Discuss the influence of these assessments on curriculum and teaching in the school in which you are doing your student teaching: what is your attitude towards “teaching to the test.”
15. Conduct a mock literature assessment. Conduct a mock literature assessment using peer groups of 6 or 7 students:
– Each group devises a writing assignment for another group. Groups need to consider the purpose, audience, text, strategies involved, time limit, and wording of the directions. Each group then develops a set of criteria for analyzing the essays using holistic or primary trait ratings.
– Groups exchange directions and, either in class, or as homework, write the essays. Groups then return their essays with names removed.
– Groups rate the essays using their criteria, attempting to achieve some agreement.
– Groups then share their ratings, discussing the validity of those ratings and the difficulties or limitations of conducting assessments.

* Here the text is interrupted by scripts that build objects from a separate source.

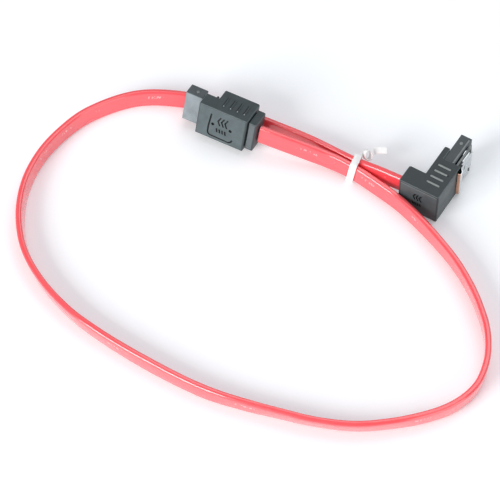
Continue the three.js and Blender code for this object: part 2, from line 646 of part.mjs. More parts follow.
// The latch is one bent strip: a short anchor in the slot behind the rail, a tab through the slit behind the
// rail's head, a long leg outside the rail, and a tail that swings out past the arm's shoulder and curls in.
function latchLine() {
  const slotMiddle = ANGLED_SHELL_SIDE + ANGLED_SHELL_THICKNESS + LATCH_SLOT / 2;
  const leg = ANGLED_SHELL_SIDE + LATCH_RAIL_OUTER + LATCH_CLEARANCE + LATCH_THICKNESS / 2;
  const tail = ANGLED_BASE_LENGTH + LATCH_TAIL_CLEARANCE + LATCH_THICKNESS / 2;
  const bulgeTop = ANGLED_ARM_BACK - LATCH_TAIL_DROP;
  const bulgeEnd = bulgeTop - LATCH_TAIL_FLAT;
  return [
    [slotMiddle, LATCH_TAB - LATCH_ANCHOR_LENGTH],
    [slotMiddle, LATCH_TAB - LATCH_BEND],
    [slotMiddle + LATCH_BEND, LATCH_TAB],
    [leg - LATCH_BEND, LATCH_TAB],
    [leg, LATCH_TAB - LATCH_BEND],
    [leg, ANGLED_ARM_BACK + LATCH_SWING_START],
    [leg + LATCH_THICKNESS, ANGLED_ARM_BACK + LATCH_SWING_MIDDLE],
    [tail, ANGLED_ARM_BACK + LATCH_SWING_END],
    [tail + LATCH_TAIL_BULGE, bulgeTop],
    [tail + LATCH_TAIL_BULGE, bulgeEnd],
    [tail, bulgeEnd - LATCH_TAIL_CURL],
  ];
}

// Cuts a small window in the leg, and narrows the strip where it passes through the slit.
function latchGeometry() {
  const strip = plate(sheetOutline(latchLine(), LATCH_THICKNESS), LATCH_WIDTH, 0);
  const inside = ANGLED_SHELL_SIDE + ANGLED_SHELL_THICKNESS;
  const railSide = ANGLED_SHELL_SIDE + LATCH_RAIL_OUTER;
  const outside = railSide + LATCH_CLEARANCE + LATCH_THICKNESS + CUT_MARGIN;
  const windowTop = LATCH_TAB - LATCH_WINDOW_DROP;
  const tools = [boxBetween(
    [railSide, windowTop - LATCH_WINDOW_LENGTH, -LATCH_WINDOW_WIDTH / 2],
    [outside, windowTop, LATCH_WINDOW_WIDTH / 2],
  )];
  const tabHalf = SHELL_WIDTH / 2 - SHELL_EDGE - LATCH_WEB - LATCH_CLEARANCE;
  const tabEdge = LATCH_WIDTH / 2 + CUT_MARGIN;
  const shoulder = LATCH_TAB - LATCH_THICKNESS / 2 - LATCH_CLEARANCE;
  for (const [low, high] of [[-tabEdge, -tabHalf], [tabHalf, tabEdge]]) {
    tools.push(boxBetween([inside, shoulder, low], [outside, LATCH_TAB + LATCH_THICKNESS, high]));
  }
  return cut(strip, tools);
}

function angledPlug() {
  const plug = new THREE.Group();
  const inner = new THREE.Group();
  inner.position.set(ANGLED_SHELL_SIDE, ANGLED_TIP, 0);
  inner.rotation.z = -Math.PI / 2;
  inner.add(named('angled_shell', angledShell(), SHELL_PLASTIC));
  addContacts(inner, 'angled', ANGLED_SHELL_LENGTH);
  inner.add(named('angled_inner_mould', innerMouldGeometry(ANGLED_SHELL_LENGTH + SEAT_GAP), NYLON));
  plug.add(inner);
  addWires(plug, 'angled', angledWirePath(), ANGLED_WIRE_STEPS);
  plug.add(named('angled_overmould', angledOvermould(), PLASTIC));
  plug.add(named('latch_spring', latchGeometry(), STEEL));
  return plug;
}

// Cable and tie

function cableSection() {
  const low = [-CABLE_THICKNESS / 2, -CABLE_WIDTH / 2];
  const high = [CABLE_THICKNESS / 2, CABLE_WIDTH / 2];
  return roundedPolygon(rectangle(low, high), CABLE_EDGE_RADIUS);
}

function cableJacket() {
  return named('cable_jacket', sweep(cableSection(), new LeaningCurve(ROUTE), CABLE_STEPS), JACKET);
}

function tieGeometry() {
  const innerY = (TIE_STRAND_SPACING + CABLE_THICKNESS) / 2 + TIE_CLEARANCE;
  const innerZ = CABLE_WIDTH / 2 + TIE_CLEARANCE;
  const outerY = innerY + TIE_THICKNESS;
  const outerZ = innerZ + TIE_THICKNESS;
  const ring = roundedPolygon(rectangle([-outerY, -outerZ], [outerY, outerZ]), TIE_CORNER);
  const innerCorner = TIE_CORNER - TIE_THICKNESS / 2;
  ring.holes.push(roundedPolygon(rectangle([-innerY, -innerZ], [innerY, innerZ]), innerCorner));
  const band = new THREE.ExtrudeGeometry(ring, { depth: TIE_WIDTH, bevelEnabled: false, curveSegments: 4 });
  band.translate(0, 0, -TIE_WIDTH / 2).rotateX(Math.PI / 2).rotateZ(Math.PI / 2);
  const fromEdge = ([along, out, up, turn]) => [along, outerY + out, outerZ + up, turn];
  const knot = new LeaningCurve(TIE_KNOT.map(fromEdge));
  const tail = new LeaningCurve(TIE_TAIL.map(fromEdge));
  return join([
    band,
    sweep(stripSection(TIE_KNOT_THICKNESS), knot, TIE_KNOT_STEPS),
    sweep(stripSection(TIE_THICKNESS), tail, TIE_TAIL_STEPS),
  ]);
}

function stripSection(thickness) {
  return polygon(rectangle([-thickness / 2, -TIE_WIDTH / 2], [thickness / 2, TIE_WIDTH / 2]));
}

function twistTie() {
  const tie = named('twist_tie', tieGeometry(), TIE_PAPER);
  tie.position.set(...TIE_PLACE);
  const turns = [-TIE_TURN.lean, TIE_TURN.pitch, TIE_TURN.heading].map((value) => THREE.MathUtils.degToRad(value));
  tie.rotation.set(...turns, 'ZYX');
  return tie;
}

// Sets a plug down so that its lowest point touches the surface.
function setDown(plug, [x, y], { roll = 0, pitch = 0, heading = 0 }) {
  const turns = [roll, pitch, heading].map((value) => THREE.MathUtils.degToRad(value));
  plug.position.set(x, y, 0);
  plug.rotation.set(...turns, 'ZYX');
  plug.position.z -= new THREE.Box3().setFromObject(plug, true).min.z;
  return plug;
}

const cable = new THREE.Group();
cable.add(setDown(straightPlug(), STRAIGHT_PLACE, STRAIGHT_TURN));
cable.add(setDown(angledPlug(), ANGLED_PLACE, { heading: ANGLED_HEADING }));
cable.add(cableJacket());
cable.add(twistTie());

export default cable;
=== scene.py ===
import json
import math

import bmesh
import bpy
from bpy.props import FloatProperty, FloatVectorProperty, PointerProperty
from mathutils import Matrix, Vector


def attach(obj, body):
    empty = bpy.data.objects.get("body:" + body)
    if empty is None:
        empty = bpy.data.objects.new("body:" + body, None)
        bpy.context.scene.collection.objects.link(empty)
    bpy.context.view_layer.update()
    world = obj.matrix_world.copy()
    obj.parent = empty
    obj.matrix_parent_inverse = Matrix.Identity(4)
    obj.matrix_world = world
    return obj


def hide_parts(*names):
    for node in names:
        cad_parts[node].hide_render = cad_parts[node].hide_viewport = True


bl_info = {
    "name": "Flat data cable",
    "version": (1, 0, 0),
    "blender": (4, 5, 0),
    "location": "3D View > Sidebar > Data Cable",
    "description": "Builds a flat data cable with a straight plug, a right-angle plug and a twist tie",
    "category": "Object",
}

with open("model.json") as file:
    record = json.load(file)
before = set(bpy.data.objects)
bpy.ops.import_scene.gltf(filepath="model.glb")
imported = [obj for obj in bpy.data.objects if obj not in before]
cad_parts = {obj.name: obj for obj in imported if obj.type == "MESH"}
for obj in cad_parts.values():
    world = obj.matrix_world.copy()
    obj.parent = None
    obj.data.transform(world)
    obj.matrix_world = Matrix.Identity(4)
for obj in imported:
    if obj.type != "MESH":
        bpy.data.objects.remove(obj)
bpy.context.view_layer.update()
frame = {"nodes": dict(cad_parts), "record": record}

MM = 0.001

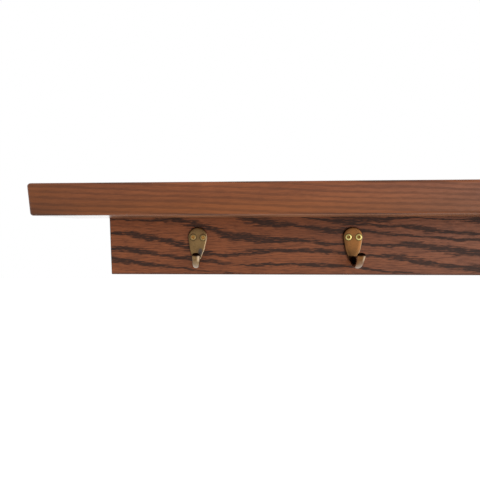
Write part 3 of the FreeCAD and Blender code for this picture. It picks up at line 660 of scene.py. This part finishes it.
def patina(name, brown, blotched):
    """Antique brass: brown patina, darker in blots, with painted shade on the plate's left, head and
    foot, a painted highlight along its right-hand edge and on the prong's tip, a painted reflection of
    the floor beneath the prong, and painted shade in the throat, on the prong's end, on the rims turned
    from the light, round the screws and against the wood. Blotched is how strong the grey blotch is."""
    finish, tree, shader, place = new_finish(name)
    parts = add(tree, "ShaderNodeSeparateXYZ", {"Vector": place}).outputs
    normal = add(tree, "ShaderNodeTexCoord").outputs["Normal"]
    facing = add(tree, "ShaderNodeSeparateXYZ", {"Vector": normal}).outputs
    blots = speckle(tree, place, BLOT, BLOT, detail=4.0)
    mottle = speckle(tree, place, MOTTLE, MOTTLE, detail=2.0)
    blots = work_out(tree, "MULTIPLY_ADD", mottle, 0.45, work_out(tree, "MULTIPLY", blots, 0.55))
    colour = blend_colours(tree, ease_between(tree, blots, 0.42, 0.62, 0.0, 0.5), brown, DARK_BRASS)
    beside = work_out(tree, "MULTIPLY_ADD", parts["X"], BLOTCH_NARROW, -BLOTCH_NARROW * BLOTCH_X)
    below = work_out(tree, "SUBTRACT", parts["Z"], BLOTCH_Z)
    blotch = ease_between(tree, distance_from(tree, beside, below), *BLOTCH_FADES, blotched, 0.0)
    colour = blend_colours(tree, blotch, colour, BLOTCH)
    on_plate = ease_between(tree, parts["Y"], *PLATE_Y)
    # Painted shade: the plate is darker on its left, at its head and at its foot, away from the light
    left_side = ease_between(tree, parts["X"], *LEFT_X, 0.5, 0.0)
    top = ease_between(tree, parts["Z"], *TOP_Z, 0.0, 0.15 + 0.4 * blotched)
    bottom = ease_between(tree, parts["Z"], *FOOT_Z, 0.0, 0.5 * (1 - blotched))
    plate_shade = together(tree, strongest(tree, left_side, top, bottom), on_plate)
    colour = blend_colours(tree, plate_shade, colour, DARK_BRASS)

    # Painted reflection of the pale floor on the prong's downward faces
    faces_down = ease_between(tree, facing["Z"], -0.4, -0.9)
    floor_reflection = together(tree, faces_down, ease_between(tree, parts["Z"], *UNDER_Z), 0.6)
    colour = blend_colours(tree, floor_reflection, colour, FLOOR_REFLECTION_BRASS)
    # Sideways is how far a surface faces the light from the lower right. Painted highlight: the plate's
    # right-hand rim and the right side of the prong's tip are made bright.
    sideways = work_out(tree, "MULTIPLY", facing["X"], 0.9)
    sideways = work_out(tree, "MULTIPLY_ADD", facing["Z"], -0.45, sideways)
    rim = together(tree, ease_between(tree, sideways, 0.2, 0.5), on_plate)
    far_out = ease_between(tree, parts["Y"], *TIP_Y)
    near_tip = together(tree, far_out, ease_between(tree, parts["Z"], *TIP_Z))
    cap = together(tree, near_tip, ease_between(tree, facing["Z"], -0.3, 0.1))
    tip = together(tree, near_tip, ease_between(tree, facing["X"], 0.1, 0.55))
    painted_highlight = together(tree, strongest(tree, rim, tip), 0.65)
    colour = blend_colours(tree, painted_highlight, colour, HIGHLIGHT_BRASS)

    # Painted shade and dark reflection: in the throat and beneath the prong's root, on the prong's end, on
    # the plate's rims turned from the light, round the screws and against the wood
    faces_up = ease_between(tree, facing["Z"], 0.08, 0.45)
    throat = together(tree, faces_up, ease_between(tree, parts["Z"], *THROAT_Z))
    beneath = ease_between(tree, parts["Z"], *ROOT_Z)
    close_in = ease_between(tree, parts["Y"], *ROOT_Y)
    root = together(tree, beneath, close_in, ease_between(tree, facing["Z"], -0.35, -0.1))
    turned_left = ease_between(tree, facing["X"], 0.3, 0.7, 1.0, 0.3)
    hidden = together(tree, strongest(tree, throat, root), turned_left)
    shaded = together(tree, ease_between(tree, sideways, -0.15, -0.6), on_plate)
    against_wood = ease_between(tree, parts["Y"], *WOOD_Y)
    aside = work_out(tree, "ABSOLUTE", work_out(tree, "SUBTRACT", parts["X"], SCREW_SIDE))
    along = work_out(tree, "SUBTRACT", aside, SCREW_GAP / 2)
    from_screw = distance_from(tree, along, parts["Z"])
    round_screws = ease_between(tree, from_screw, *SCREW_SHADE_FADES, 0.75, 0.0)
    painted_shadow = strongest(tree, hidden, cap, shaded, round_screws, against_wood)
    painted_shadow = together(tree, painted_shadow, work_out(tree, "MULTIPLY_ADD", rim, -0.8, 1.0))
    colour = blend_colours(tree, painted_shadow, colour, SHADE_DARK)
    tree.links.new(colour, shader.inputs["Base Color"])
    shader.inputs["Metallic"].default_value = 1.0
    rough = work_out(tree, "MULTIPLY_ADD", blots, 0.24, 0.2)
    tree.links.new(rough, shader.inputs["Roughness"])
    emboss(tree, shader, mottle, 0.25, MOTTLE_DEPTH)
    return finish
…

16. Conduct a survey of students’ reading interests. As part of understanding the literature curriculum for the school in which you will be doing your student teaching, create an informal survey of students’ voluntary reading interests or amount of outside reading, their interest in the books that are required reading, and their attitude towards reading. Employing a reading or learning log can be an effective way to record and assess the quantity of students’ reading experiences.